La marque annonce des performances qui font, encore aujourd’hui, rêver : 0 à 60 mph en 3,1 secondes, 0 à 100 mph en 6,2 secondes et une vitesse de pointe de 235 milles par heure (soit 378 km/h). Une telle vitesse mettrait la GT90 sur la première place du podium des autos de série les plus rapides, devant la McLaren F1, plus légère (1 138 kilos contre 1 452 pour la GT90) mais moins puissante (618 chevaux contre 720).

Cependant, tout cela reste hautement théorique car la voiture n’a jamais été testée à sa pleine capacité. Lors des essais à la presse, les soupapes de décharge des turbos sont soudées ouvertes. Les turbos sont alors à pression atmosphérique et la puissance n’est « que » de 400 chevaux. Durant l’essai de Top Gear, Fred Goodnow, chef du projet GT90, explique que l’auto aurait besoin de 2 à 3 ans de développement pour être compétitive.
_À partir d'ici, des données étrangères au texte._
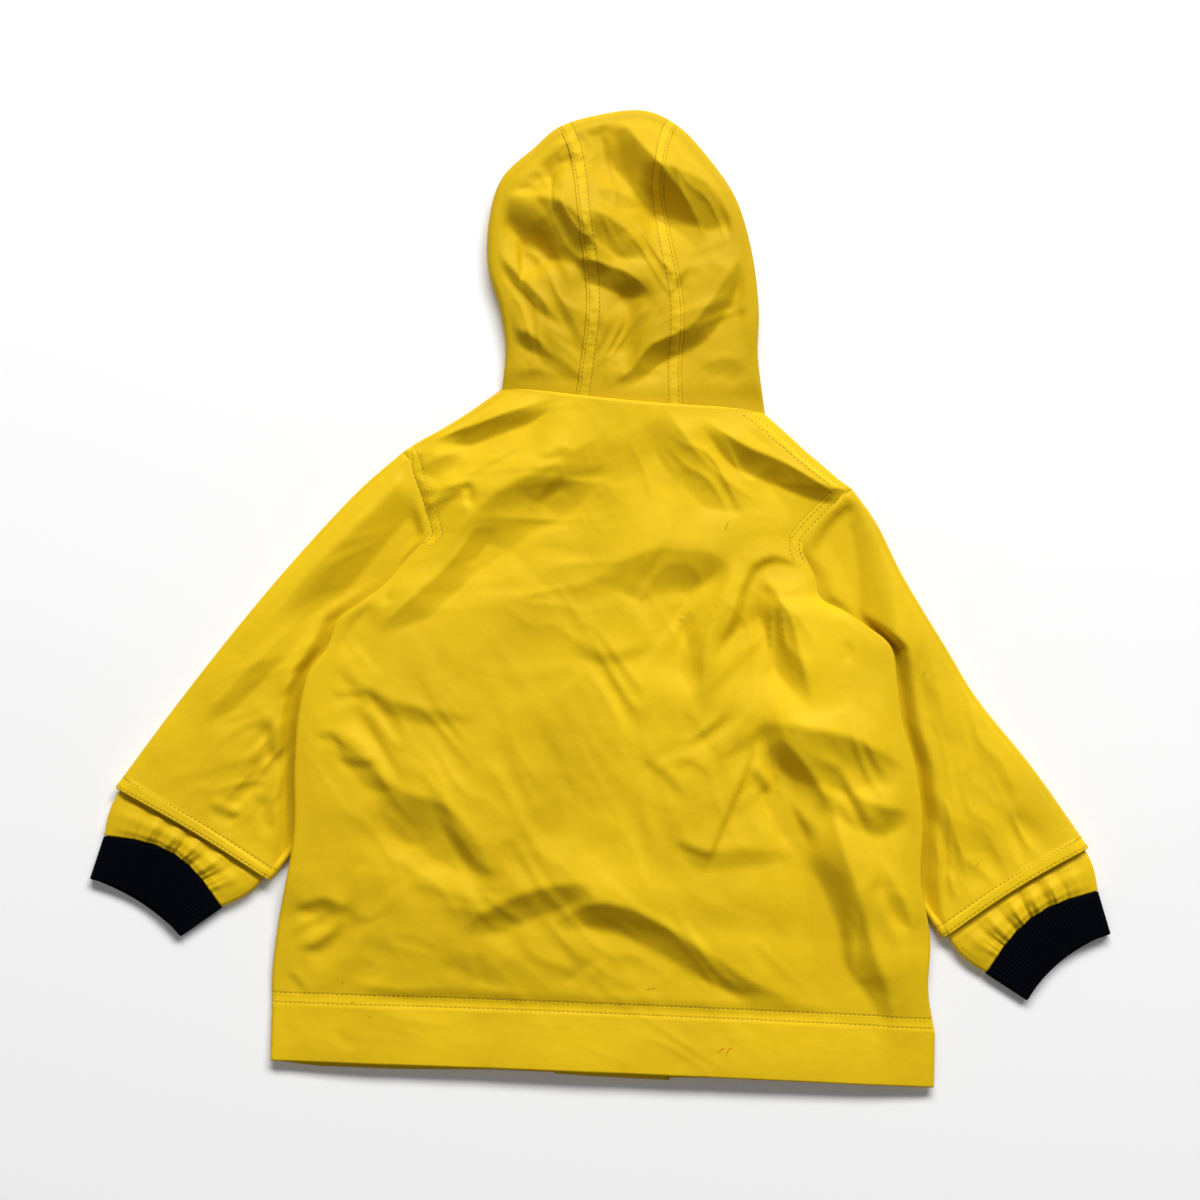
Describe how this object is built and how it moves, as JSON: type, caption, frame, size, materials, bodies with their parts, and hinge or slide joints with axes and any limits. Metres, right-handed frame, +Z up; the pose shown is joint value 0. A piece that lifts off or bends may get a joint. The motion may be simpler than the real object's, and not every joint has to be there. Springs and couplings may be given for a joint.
{
  "type": "kids raincoat",
  "caption": "A child's hooded raincoat lying on its front: back, flattened sleeves with gathered inner cuffs and knitted ribs, gusseted hood, closed front placket.",
  "frame": {"origin": "under the middle of the coat's box, on the surface it lies on", "axes": "+Z up from the surface, +Y along the back towards the hood, +X to the right sleeve as seen from above the back"},
  "size_m": [0.673, 0.6388, 0.0318],
  "materials": {
    "yellow_cloth": "coated cloth with a soft sheen",
    "navy_rib": "knitted rib, matt",
    "snap": "satin"
  },
  "bodies": {
    "root": {"back_panel": "yellow_cloth", "front_left": "yellow_cloth", "front_right": "yellow_cloth", "front_underlap": "yellow_cloth", "front_placket": "yellow_cloth", "snap_1": "snap", "snap_2": "snap", "snap_3": "snap", "snap_4": "snap", "snap_5": "snap", "sleeve_left": "yellow_cloth", "inner_cuff_left": "yellow_cloth", "rib_left": "navy_rib", "sleeve_right": "yellow_cloth", "inner_cuff_right": "yellow_cloth", "rib_right": "navy_rib", "hood_gusset": "yellow_cloth", "hood_left": "yellow_cloth", "hood_right": "yellow_cloth"}
  },
  "joints": []
}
En fin de compte, la GT90 a-t-elle failli entrer en production et Ford se serait-il ravisé au dernier moment? Il semblerait que non. Dans un communiqué de presse émis le 6 décembre 1994 (soit un mois avant le salon) et inclus dans le dossier de presse distribué au Salon de Detroit, il est écrit noir sur blanc : « Bien qu’il n’y ait actuellement pas de plans pour construire une version de production de la GT90, l’auto a un but pratique en tant que banc d’essai pour des technologies, concepts d’ingénierie et nouvelles fonctionnalités axées sur le conducteur qui pourraient éventuellement être utilisées dans des modèles Ford de série ».

Photo: Ford Motor Company

Et après?

La Ford GT90 va continuer de faire rêver le monde, soit à travers différentes expositions, soit avec de nombreuses apparitions dans des jeux vidéo. Plusieurs en fabriqueront même des copies grandeur nature (plus on moins bien réalisées…).
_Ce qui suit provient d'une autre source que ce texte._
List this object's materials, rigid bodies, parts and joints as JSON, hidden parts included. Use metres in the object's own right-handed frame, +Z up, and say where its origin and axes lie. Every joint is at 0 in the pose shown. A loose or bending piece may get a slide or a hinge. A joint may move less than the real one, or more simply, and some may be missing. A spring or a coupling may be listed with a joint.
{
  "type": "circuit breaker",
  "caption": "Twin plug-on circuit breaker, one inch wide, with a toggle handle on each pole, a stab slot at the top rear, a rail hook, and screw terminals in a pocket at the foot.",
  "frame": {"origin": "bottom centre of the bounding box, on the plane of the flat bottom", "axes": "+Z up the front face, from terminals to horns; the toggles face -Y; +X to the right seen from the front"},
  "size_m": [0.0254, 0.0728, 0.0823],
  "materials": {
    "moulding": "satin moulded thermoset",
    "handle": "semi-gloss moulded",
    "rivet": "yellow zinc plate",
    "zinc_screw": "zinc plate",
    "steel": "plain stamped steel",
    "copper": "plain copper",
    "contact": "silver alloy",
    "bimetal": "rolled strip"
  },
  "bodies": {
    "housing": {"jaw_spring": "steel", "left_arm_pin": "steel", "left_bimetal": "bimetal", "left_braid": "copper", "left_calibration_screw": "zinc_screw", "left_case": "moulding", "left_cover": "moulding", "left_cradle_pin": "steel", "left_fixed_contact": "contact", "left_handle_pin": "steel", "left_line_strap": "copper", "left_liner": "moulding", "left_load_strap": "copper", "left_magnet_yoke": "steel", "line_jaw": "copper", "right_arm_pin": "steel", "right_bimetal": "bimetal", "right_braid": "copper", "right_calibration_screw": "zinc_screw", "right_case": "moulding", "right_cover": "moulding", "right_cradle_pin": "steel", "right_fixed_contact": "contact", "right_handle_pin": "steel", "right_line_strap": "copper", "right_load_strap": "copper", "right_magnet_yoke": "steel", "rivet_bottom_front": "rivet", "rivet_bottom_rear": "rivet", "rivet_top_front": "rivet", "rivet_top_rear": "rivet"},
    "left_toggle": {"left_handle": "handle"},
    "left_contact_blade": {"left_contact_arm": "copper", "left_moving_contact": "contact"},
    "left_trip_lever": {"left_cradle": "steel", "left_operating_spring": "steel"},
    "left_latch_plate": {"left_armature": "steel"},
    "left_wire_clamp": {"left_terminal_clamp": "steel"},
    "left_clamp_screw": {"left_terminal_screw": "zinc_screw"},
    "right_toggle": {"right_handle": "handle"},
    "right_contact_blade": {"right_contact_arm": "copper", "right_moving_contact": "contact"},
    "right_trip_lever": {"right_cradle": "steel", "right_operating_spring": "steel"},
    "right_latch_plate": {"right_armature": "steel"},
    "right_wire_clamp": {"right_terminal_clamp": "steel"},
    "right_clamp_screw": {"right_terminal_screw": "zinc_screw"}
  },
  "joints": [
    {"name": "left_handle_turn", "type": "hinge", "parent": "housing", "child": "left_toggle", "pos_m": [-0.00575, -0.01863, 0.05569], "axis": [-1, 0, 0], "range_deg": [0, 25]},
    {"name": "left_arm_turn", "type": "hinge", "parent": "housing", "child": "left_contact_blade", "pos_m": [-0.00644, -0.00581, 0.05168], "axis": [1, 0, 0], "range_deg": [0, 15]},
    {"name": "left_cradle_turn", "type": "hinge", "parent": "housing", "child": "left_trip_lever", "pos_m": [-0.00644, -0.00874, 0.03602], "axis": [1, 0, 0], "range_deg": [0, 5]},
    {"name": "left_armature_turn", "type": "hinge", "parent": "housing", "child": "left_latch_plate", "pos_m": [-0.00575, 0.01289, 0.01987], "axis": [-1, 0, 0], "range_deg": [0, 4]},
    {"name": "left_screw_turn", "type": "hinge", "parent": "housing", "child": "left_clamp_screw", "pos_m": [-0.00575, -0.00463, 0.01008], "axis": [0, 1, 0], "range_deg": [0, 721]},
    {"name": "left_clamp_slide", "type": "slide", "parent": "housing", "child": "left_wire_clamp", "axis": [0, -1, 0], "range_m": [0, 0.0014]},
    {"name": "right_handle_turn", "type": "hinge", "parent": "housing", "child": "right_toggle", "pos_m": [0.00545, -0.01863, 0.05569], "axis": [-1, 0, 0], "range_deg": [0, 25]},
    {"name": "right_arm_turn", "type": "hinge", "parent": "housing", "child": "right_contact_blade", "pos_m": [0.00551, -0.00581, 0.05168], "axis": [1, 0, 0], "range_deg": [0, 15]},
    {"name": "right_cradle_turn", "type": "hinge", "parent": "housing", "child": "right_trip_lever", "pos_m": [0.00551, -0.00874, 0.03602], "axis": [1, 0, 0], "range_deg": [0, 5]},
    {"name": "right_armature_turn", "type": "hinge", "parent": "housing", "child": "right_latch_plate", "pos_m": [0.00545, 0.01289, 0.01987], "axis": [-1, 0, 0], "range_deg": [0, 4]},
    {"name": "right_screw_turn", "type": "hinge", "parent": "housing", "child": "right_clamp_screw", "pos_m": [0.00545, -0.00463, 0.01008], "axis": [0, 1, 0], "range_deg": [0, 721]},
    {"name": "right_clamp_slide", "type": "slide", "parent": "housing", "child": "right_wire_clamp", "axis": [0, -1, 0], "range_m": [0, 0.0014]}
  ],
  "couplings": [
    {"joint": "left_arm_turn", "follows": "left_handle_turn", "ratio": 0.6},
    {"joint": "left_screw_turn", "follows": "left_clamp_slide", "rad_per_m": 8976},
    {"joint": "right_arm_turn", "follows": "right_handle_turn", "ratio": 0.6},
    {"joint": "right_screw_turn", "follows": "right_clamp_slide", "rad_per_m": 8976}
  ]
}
En 2009, RM Sotheby’s (à l’époque RM Auctions) annonce qu’elle sera mise à l’enchère lors de sa vente de Scottsdale, en 2010. Finalement, l’auto est retirée de la vente à la dernière minute. Elle est rachetée par Brent Hajek, qui a fait fortune dans le pétrole, qui l’expose au Hajek Motorsports Museum, à Ames dans l’Oklahoma. La GT90 peut continuer de faire rêver le monde!